Spatial Filtering | Hongguang

What is Spatial Filtering?

The spatial domain enhancement is based on pixels in a small range (neighbor). This means the transformed intensity is determined by the gray values of those points within the neighborhood, and thus the spatial domain enhancement is also called neighborhood operation or neighborhood processing.

A digital image can be viewed as a two-dimensional function, \(f(x, y)\), where \(x\) and \(y\) are spatial coordinates. The value of \(f\) at any point \((x, y)\) is called the intensity or gray level of the image at that point. The filtering operation based on the values of \(f(x, y)\) in the neighborhood of \((x, y)\) is called spatial filtering.

Spatial filtering can be divided into linear and non-linear filtering.
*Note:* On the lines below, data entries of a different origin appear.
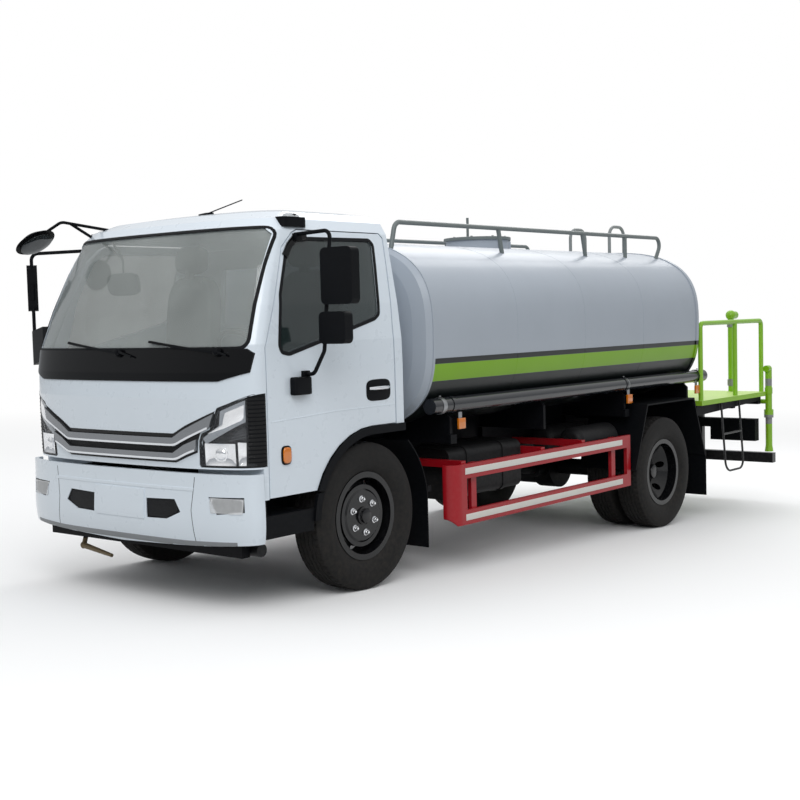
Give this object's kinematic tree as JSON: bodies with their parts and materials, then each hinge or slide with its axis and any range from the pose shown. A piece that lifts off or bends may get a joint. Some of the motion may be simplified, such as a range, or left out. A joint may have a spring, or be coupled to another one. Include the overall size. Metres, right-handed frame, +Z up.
{
  "type": "tanker truck",
  "caption": "Cab-over water tanker truck with an oval side-striped tank, rear work platform, side guards and spray pipes.",
  "frame": {"origin": "centre of the bounding box, on the ground", "axes": "+X to the vehicle's front, +Y to its left, +Z up"},
  "size_m": [7.4053, 2.92, 2.7096],
  "materials": {
    "frame_paint": "satin black chassis paint, dusty",
    "cab_paint": "gloss white paint",
    "black_plastic": "grained black plastic",
    "lamp_lens": "moulded lamp lenses",
    "spray_bar_paint": "dark green paint",
    "cast_block": "grey cast iron",
    "axle_paint": "black paint",
    "tank_metal": "dull aluminium",
    "mudguard_plastic": "matt black plastic",
    "guard_red": "red paint with pale reflective strips",
    "tank_paint": "grey silver paint with dark and green stripes",
    "rail_paint": "grey paint",
    "step_paint": "dark grey paint",
    "tube_plastic": "glossy black plastic tube",
    "green_paint": "bright green paint",
    "pipe_green": "green paint, grey couplings",
    "cab_glass": "lightly tinted glass",
    "gloss_black": "piano black plastic",
    "bright_bars": "satin chrome",
    "headlamp_lens": "clear lens over dark housing",
    "flare_plastic": "grained black plastic",
    "interior_trim": "dark grey trim and cloth",
    "wiper_black": "black paint and rubber",
    "roof_gear_plastic": "black plastic",
    "door_glass": "lightly tinted glass",
    "mirror_plastic": "black plastic and black tube",
    "lid_paint": "grey paint",
    "knuckle_steel": "dark cast steel",
    "tyre_rubber": "black tyre rubber, dusty",
    "wheel_paint": "black wheel paint, bright nuts"
  },
  "bodies": {
    "chassis": {"chassis_frame": "frame_paint", "front_bumper": "cab_paint", "bumper_trim": "black_plastic", "chassis_lamps": "lamp_lens", "front_spray_bar": "spray_bar_paint", "engine_block": "cast_block", "front_axle": "axle_paint", "rear_axle": "axle_paint", "frame_tanks": "tank_metal", "cab_steps": "black_plastic", "mudguards": "mudguard_plastic", "guards": "guard_red", "water_tank": "tank_paint", "tank_top_rails": "rail_paint", "ladders": "step_paint", "hose_tubes": "tube_plastic", "work_platform": "green_paint", "platform_rails": "green_paint", "platform_pipes": "pipe_green"},
    "cab": {"cab_shell": "cab_paint", "cab_glass": "cab_glass", "nose_trim": "gloss_black", "grille_bars": "bright_bars", "headlamps": "headlamp_lens", "arch_flares": "flare_plastic", "cab_interior": "interior_trim", "wipers": "wiper_black", "roof_gear": "roof_gear_plastic", "mirrors_right": "mirror_plastic"},
    "door_left": {"door_left": "cab_paint", "door_glass_left": "door_glass", "mirrors_left": "mirror_plastic"},
    "door_right": {"door_right": "cab_paint", "door_glass_right": "door_glass"},
    "manhole_lid": {"manhole_lid": "lid_paint"},
    "knuckle_left": {"knuckle_left": "knuckle_steel"},
    "knuckle_right": {"knuckle_right": "knuckle_steel"},
    "front_wheel_left": {"front_tyre_left": "tyre_rubber", "front_wheel_left": "wheel_paint"},
    "front_wheel_right": {"front_tyre_right": "tyre_rubber", "front_wheel_right": "wheel_paint"},
    "rear_wheels_left": {"rear_tyres_left": "tyre_rubber", "rear_wheel_left": "wheel_paint"},
    "rear_wheels_right": {"rear_tyres_right": "tyre_rubber", "rear_wheel_right": "wheel_paint"}
  },
  "joints": [
    {"name": "cab_tilt", "type": "hinge", "parent": "chassis", "child": "cab", "pos_m": [3.60725, 0, 0.84497], "axis": [0, 1, 0], "range_deg": [0, 45]},
    {"name": "door_left_swing", "type": "hinge", "parent": "cab", "child": "door_left", "pos_m": [3.36166, 1.05, 1.1187], "axis": [-0.0349, 0, -0.9994], "range_deg": [0, 65]},
    {"name": "door_right_swing", "type": "hinge", "parent": "cab", "child": "door_right", "pos_m": [3.36166, -1.05, 1.1187], "axis": [0.0349, 0, 0.9994], "range_deg": [0, 65]},
    {"name": "steer_left", "type": "hinge", "parent": "chassis", "child": "knuckle_left", "pos_m": [2.45374, 0.76, 0.478], "axis": [0.0349, 0, 0.9994], "range_deg": [-35, 35]},
    {"name": "steer_right", "type": "hinge", "parent": "chassis", "child": "knuckle_right", "pos_m": [2.45374, -0.76, 0.478], "axis": [0.0349, 0, 0.9994], "range_deg": [-35, 35]},
    {"name": "spin_front_left", "type": "hinge", "parent": "knuckle_left", "child": "front_wheel_left", "pos_m": [2.45374, 0.9265, 0.478], "axis": [0, 1, 0], "continuous": true},
    {"name": "spin_front_right", "type": "hinge", "parent": "knuckle_right", "child": "front_wheel_right", "pos_m": [2.45374, -0.9265, 0.478], "axis": [0, 1, 0], "continuous": true},
    {"name": "spin_rear_left", "type": "hinge", "parent": "chassis", "child": "rear_wheels_left", "pos_m": [-1.34626, 1.0415, 0.478], "axis": [0, 1, 0], "continuous": true},
    {"name": "spin_rear_right", "type": "hinge", "parent": "chassis", "child": "rear_wheels_right", "pos_m": [-1.34626, -1.0415, 0.478], "axis": [0, 1, 0], "continuous": true},
    {"name": "lid_hinge", "type": "hinge", "parent": "chassis", "child": "manhole_lid", "pos_m": [-0.47089, 0, 2.48279], "axis": [0, -1, 0], "range_deg": [0, 100]}
  ],
  "couplings": [
    {"joint": "steer_right", "follows": "steer_left", "ratio": 1}
  ]
}
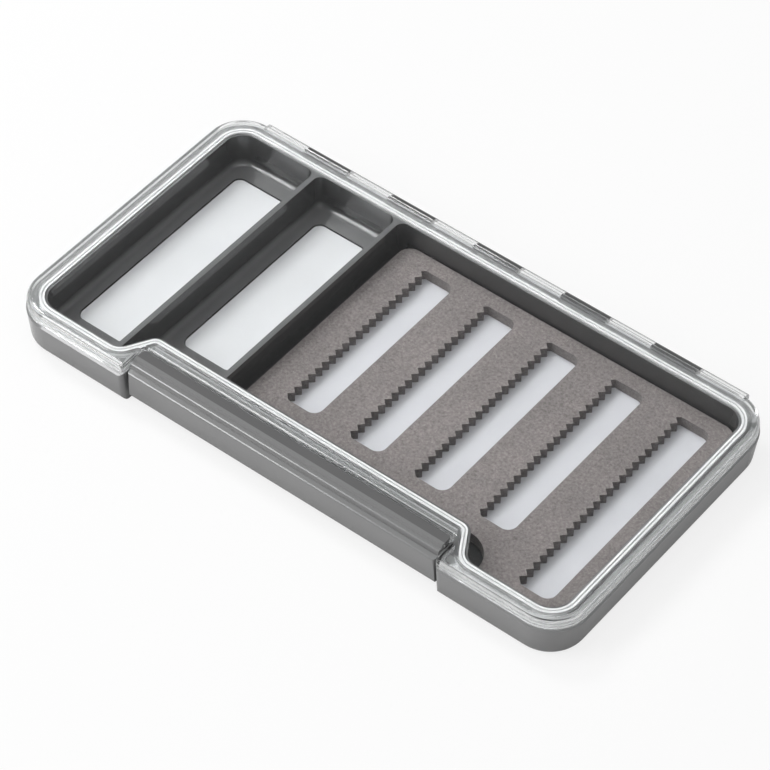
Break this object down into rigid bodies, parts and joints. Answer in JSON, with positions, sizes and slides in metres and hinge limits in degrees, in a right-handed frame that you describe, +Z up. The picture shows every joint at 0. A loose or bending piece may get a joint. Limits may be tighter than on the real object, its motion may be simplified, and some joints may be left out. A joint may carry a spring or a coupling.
{
  "type": "fly box",
  "caption": "Slim fishing fly box: grey tray with two open bins and a slotted foam bay, clear lid on a full-length rear hinge, swing-down front latch.",
  "frame": {"origin": "middle of the flat underside of the tray, under the centre of the rim outline", "axes": "+X along the length from the bins towards the foam bay, +Y from the latch towards the hinge, +Z up"},
  "size_m": [0.19, 0.1025, 0.0154],
  "materials": {
    "grey_plastic": "fine satin moulding, mid grey",
    "white_pad": "smooth matt white",
    "white_backing": "smooth matt white",
    "grey_foam": "fine closed-cell foam, warm grey",
    "soft_seal": "soft pale translucent",
    "pin_steel": "drawn wire",
    "clear_plastic": "clear polished"
  },
  "bodies": {
    "tray": {"base_tray": "grey_plastic", "bin_pad_1": "white_pad", "bin_pad_2": "white_pad", "foam_backing": "white_backing", "foam_insert": "grey_foam", "rim_seal": "soft_seal", "hinge_pin": "pin_steel"},
    "lid": {"lid": "clear_plastic"},
    "latch": {"latch": "grey_plastic"}
  },
  "joints": [
    {"name": "lid_hinge", "type": "hinge", "parent": "tray", "child": "lid", "pos_m": [0, 0.0504, 0.0114], "axis": [-1, 0, 0], "range_deg": [0, 180]},
    {"name": "latch_hinge", "type": "hinge", "parent": "tray", "child": "latch", "pos_m": [0, -0.0452, 0.0046], "axis": [1, 0, 0], "range_deg": [0, 90]}
  ]
}
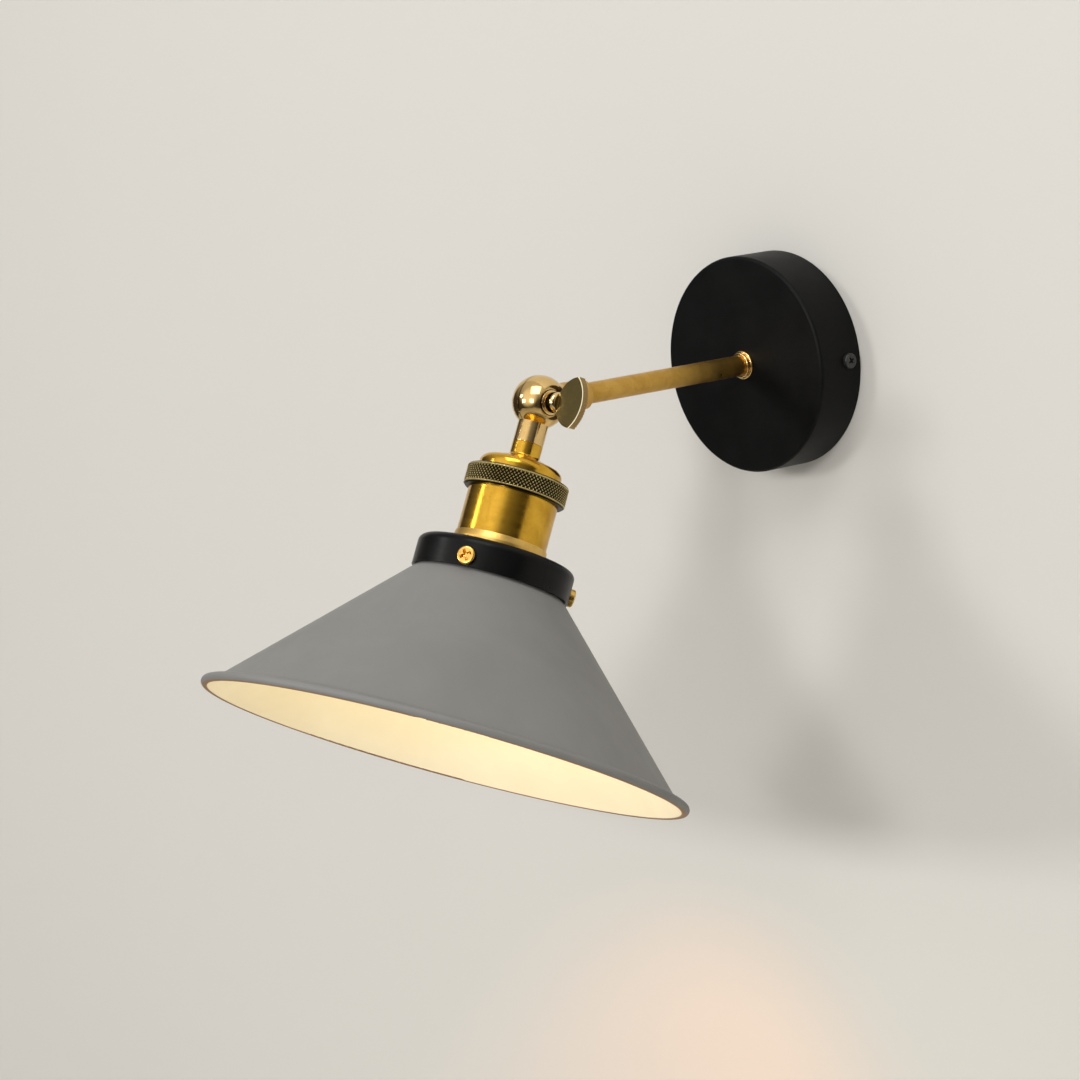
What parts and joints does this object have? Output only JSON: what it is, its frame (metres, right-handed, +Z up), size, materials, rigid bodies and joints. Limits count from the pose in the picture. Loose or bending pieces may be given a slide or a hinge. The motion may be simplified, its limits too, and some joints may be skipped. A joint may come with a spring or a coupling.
{
  "type": "wall reading lamp",
  "caption": "Wall reading lamp: round wall cup, straight arm, ball knuckle with a thumb key, and a tilting wide cone shade on a screw-bulb holder.",
  "frame": {"origin": "on the wall plane at the centre of the wall cup's open back", "axes": "+Z up along the wall, +X right along the wall seen from the room, -Y out of the wall along the arm"},
  "size_m": [0.217, 0.3181, 0.2401],
  "materials": {
    "black_powder": "matte black powder coat",
    "black_screw": "blackened steel",
    "satin_brass": "satin brass",
    "polished_brass": "polished pale brass",
    "key_brass": "dull brass with a bright edge",
    "golden_brass": "golden lacquered brass",
    "aged_brass": "diamond-knurled aged brass",
    "screw_brass": "plain brass",
    "contact_brass": "bare brass sheet",
    "zinc_steel": "zinc-plated steel",
    "white_porcelain": "unglazed porcelain",
    "ivory_nylon": "ivory nylon",
    "grey_enamel": "matte warm grey outside, cream white inside",
    "solder": "soldered contact",
    "bulb_cap_metal": "rolled screw cap",
    "white_collar": "white plastic",
    "opal_glass": "warm opal, lit"
  },
  "bodies": {
    "wall_side": {"wall_bracket": "zinc_steel", "earth_screw": "screw_brass", "terminal_block": "ivory_nylon", "terminal_screws": "zinc_steel", "canopy": "black_powder", "canopy_screws": "black_screw", "arm_collar": "polished_brass", "arm_tube": "satin_brass", "lock_washer": "zinc_steel", "arm_lock_nut": "zinc_steel", "knuckle_arm_half": "polished_brass"},
    "key_washer": {"thumb_washer": "polished_brass"},
    "thumb_key": {"thumb_screw": "key_brass"},
    "head": {"knuckle_head_half": "polished_brass", "head_nipple": "zinc_steel", "holder_cap": "golden_brass", "knurled_collar": "aged_brass", "holder_body": "golden_brass", "upper_shade_ring": "golden_brass", "lower_shade_ring": "golden_brass", "holder_core": "white_porcelain", "thread_shell": "contact_brass", "centre_contact": "contact_brass", "shade_gallery": "black_powder", "gallery_screws": "screw_brass", "shade": "grey_enamel"},
    "bulb_foot": {"bulb_tip": "solder"},
    "bulb": {"bulb_cap": "bulb_cap_metal", "bulb_collar": "white_collar", "bulb_globe": "opal_glass"}
  },
  "joints": [
    {"name": "head_tilt", "type": "hinge", "parent": "wall_side", "child": "head", "pos_m": [0, -0.15, 0], "axis": [1, 0, 0], "range_deg": [-63, 42]},
    {"name": "key_travel", "type": "slide", "parent": "wall_side", "child": "key_washer", "axis": [1, 0, 0], "range_m": [0, 0.0016]},
    {"name": "key_turn", "type": "hinge", "parent": "key_washer", "child": "thumb_key", "pos_m": [0, -0.15, 0], "axis": [1, 0, 0], "range_deg": [0, 720]},
    {"name": "bulb_travel", "type": "slide", "parent": "head", "child": "bulb_foot", "axis": [0, -0.454, -0.891], "range_m": [0, 0.01089]},
    {"name": "bulb_turn", "type": "hinge", "parent": "bulb_foot", "child": "bulb", "pos_m": [0, -0.15, 0], "axis": [0, -0.454, -0.891], "range_deg": [0, 1080]}
  ],
  "couplings": [
    {"joint": "key_turn", "follows": "key_travel", "rad_per_m": 7853.9},
    {"joint": "bulb_turn", "follows": "bulb_travel", "rad_per_m": 1730.9}
  ]
}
If we regard the filtering as a two-dimensional operation, it can be used to conduct the convolution or correlation operation between the image and the filter.

Let \(g(x, y)\) be the output image obtained by filtering \(f(x, y)\) with a filter \(h(x, y)\), then the convolution operation is defined as:

\[g(x, y) = (f \star h)(x, y) = \sum_{s=-a}^{a} \sum_{t=-b}^{b} f(x-s, y-t) h(s, t)\]

where \(a\) and \(b\) are the half-widths of the filter. Similarly, the correlation operation is defined as:

\[g(x, y) = (f \circ h)(x, y) = \sum_{s=-a}^{a} \sum_{t=-b}^{b} f(x+s, y+t) h(s, t)\]

Convolution

The default operation between an image and a filter is convolution.

Smoothing (Low-Pass) Filters

\[\begin{aligned} m &= 2a + 1 \\ n &= 2b + 1 \\ \end{aligned}\]

Mean Filter

The mean filter is a simple sliding-window spatial filter that replaces the center value in the window with the average (mean) of all the pixel values in the window.

\[\begin{aligned} h(x, y) &= \frac{1}{mn}\\ g(x, y) &= \frac{\sum_{s=-a}^{a} \sum_{t=-b}^{b} f(x+s, y+t)}{mn} \end{aligned}\]

Geometric Mean Filter

\[g(x, y) = \sqrt[mn]{\prod_{s=-a}^{a} \prod_{t=-b}^{b} f(x+s, y+t)}\]

Harmonic Mean Filter

\[g(x, y) = \frac{mn}{\sum_{s=-a}^{a} \sum_{t=-b}^{b} \frac{1}{f(x+s, y+t)}}\]

Contra-Harmonic Mean Filter

\[g(x, y) = \frac{\sum_{s=-a}^{a} \sum_{t=-b}^{b} f(x+s, y+t)^{Q+1}}{\sum_{s=-a}^{a} \sum_{t=-b}^{b} f(x+s, y+t)^{Q}}\]

If \(Q > 0\), the filter removes pepper noise.
If \(Q < 0\), the filter removes salt noise.
When \(Q = 0\), the filter becomes the arithmetic mean filter.
When \(Q = -1\), the filter becomes the harmonic mean filter.

Alpha-Trimmed Mean Filter

\[g(x, y) = \frac{1}{mn-d} \sum_{s=-a}^{a} \sum_{t=-b}^{b} f_r(x+s, y+t)\]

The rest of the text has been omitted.